Tuesday, April 13, 2010

Going & Going & Going. . .

Time waits for no one. So I am just trying to keep up the pace. And that requires a juggling act of epic proportions. I've found it a necessary evil to manage multiple projects simultaneously without them crashing down around me. And that is just the life of a successful fashion executive. Ha. After my friend Chris teasingly called me a fashion executive a few years ago, it just sort of stuck. I think it has a nice ring to it. But back to juggling. As Ashanti, Serosh and I were busy selecting a new web designer and we were preparing for Queens Fashion Week and I was meeting with my hat man, OH, and my make up artist Alexandra, I was also finishing up the sketches for Spring 2011. It was absolutely insane! A couple of years ago, I answered one of those online personality assessment questionnaires and I found out I was a 7 which is The Enthusiast. And basically it described me as a serial multitasker who craves happiness through creativity. Yet, I also tend to wear myself out in the process. Sounds about right. I am so psyched about Spring 2011. It all began with the idea to dissect the trench coat that just mushroomed into an 18 look collection. Now that's ambitious. And I hear a lot about globalization, so this collection is called "Been Around The World". My lady has just returned from far away exotic locales like Bombay, Africa, Bali, and South America with a quick jaunt in Montego Bay, Jamaica too. But all the dresses have a distinctly American sportswear sensibility. Think It's A Small World in New York. And my songstress of choice for this season is Chaka Khan. Man, did I have a crush on her as a kid. Chaka is sexy, earthy, sensual and just bad to the bone. Everything I want these dresses to be. So just sit back, keep up, and enjoy the ride. I've got a ways to go before it's all said and done. I'm just getting started. But right now I've got to polish up my juggling act. The next few months are going to be very, very busy.
Peace & Fashion!

Friday, April 9, 2010

April Fool

Last month, my business partners and I met someone who seemed to be interested in working with up and coming fashion designers, like myself, to take their businesses to the next level. I'm talking about linking us to a major distributor/licensor that would get our product into stores on a national level, like JC Penney or Urban Outfitters. I'd already envisioned our concept for the tops for young girls flying off the racks. And the line would include colorful jersey dresses, skirts, and tote bags using the same concept as the tops. It would mushroom into a real lifestyle brand just as I had always dreamed.
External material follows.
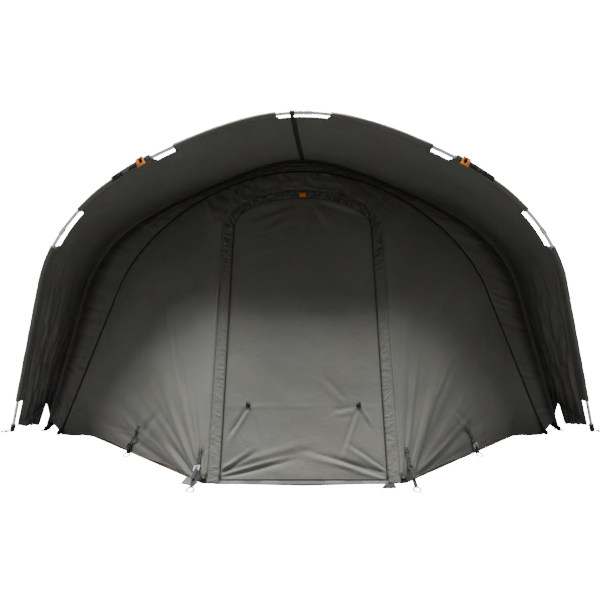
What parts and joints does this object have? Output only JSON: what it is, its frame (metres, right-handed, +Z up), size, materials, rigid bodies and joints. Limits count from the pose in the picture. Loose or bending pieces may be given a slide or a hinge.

And that income would, in turn, bankroll my more sophisticated line of dresses. I would be able to gain my freedom from the plantation once and for all and do what I love 100% of the time. My dreams are vivid and bold, but accessible just like my fashions. But dreams rarely unfold like they do in your head. And when someone promises you a rose garden, there are usually thorns included. And most times you have to do the planting and tilling and watering before that garden comes to full bloom. But in this case, the rose garden turned out to be just a plot full of dirt populated with dandelions. This woman who had initially sounded so promising made us jump through hoops to set up a meeting. Because she splits her time between the west coast and New York, her time is very limited. One of the business partners could not make it because of obligations to his 9 to 5 and the other partner had to take off early from work. And the woman full of promises pulled a no show because she had overbooked herself. After apologizing profusely, she rescheduled a conference call for the next day. It was at the beginning of this phone conversation that she apologized again before explaining that her business model was changing and she would no longer be offering the services that we were interested in. After she disclosed that she knew before coming to New York that her plan had changed, I began to admonish her for her unprofessionalism and the time she wasted. Sometimes my mouth gets the best of me. One of my colleagues steered the conversation back to civility and quickly ended the call. But I don't think that we will ever hear from her again. She'd already played us for the fool. But life continues and, despite the setbacks that sometimes seem to plague us, we are making progress. I guess sometimes you have to be punked in order to learn and grow.

Peace & Fashion!

Monday, April 5, 2010

The Wilbur Show

I don't really have much to say. Surprised? Believe it or not, there are some days when I don't have much to report or harbor a desire to weigh in on a hot topic. But those days are few and far between. Today, I am just here to ask any one of you readers who have not yet voted for me for fashion designer 2010 at julib.com to do so as soon as possible. Time is running out. I think voting ends on Friday. It's not like it's that big of a deal. I don't win gobs of money or a trip to an exotic locale. But I've hardly won anything in my life. I mean, I won an art contest when I was in the fifth grade. We were asked to depict brotherhood and I drew the Pilgrims shaking hands with the Indians. That was exciting. And back when I was in college, I won a silver plated trophy in my video production class for the music video I shot for "I Wish It Would Rain" by The Temptations. I had my baby sister who was about 8 at the time and her friends from across the street playing in the rain with their umbrellas. And on a couple of occasions, when I've played MegaMillions, I've won $7 here and $9 there. But the big fashion prize continues to elude me. So it would be nice just to say that somewhere I was voted for best in show. After all, doesn't everybody love a winner? I'm only about 148 votes short of being in the lead. LOL! Below I've included some of the images from the new collection shot by Eric Hason. Maybe they'll inspire you to click, register, and vote.


Peace & Fashion!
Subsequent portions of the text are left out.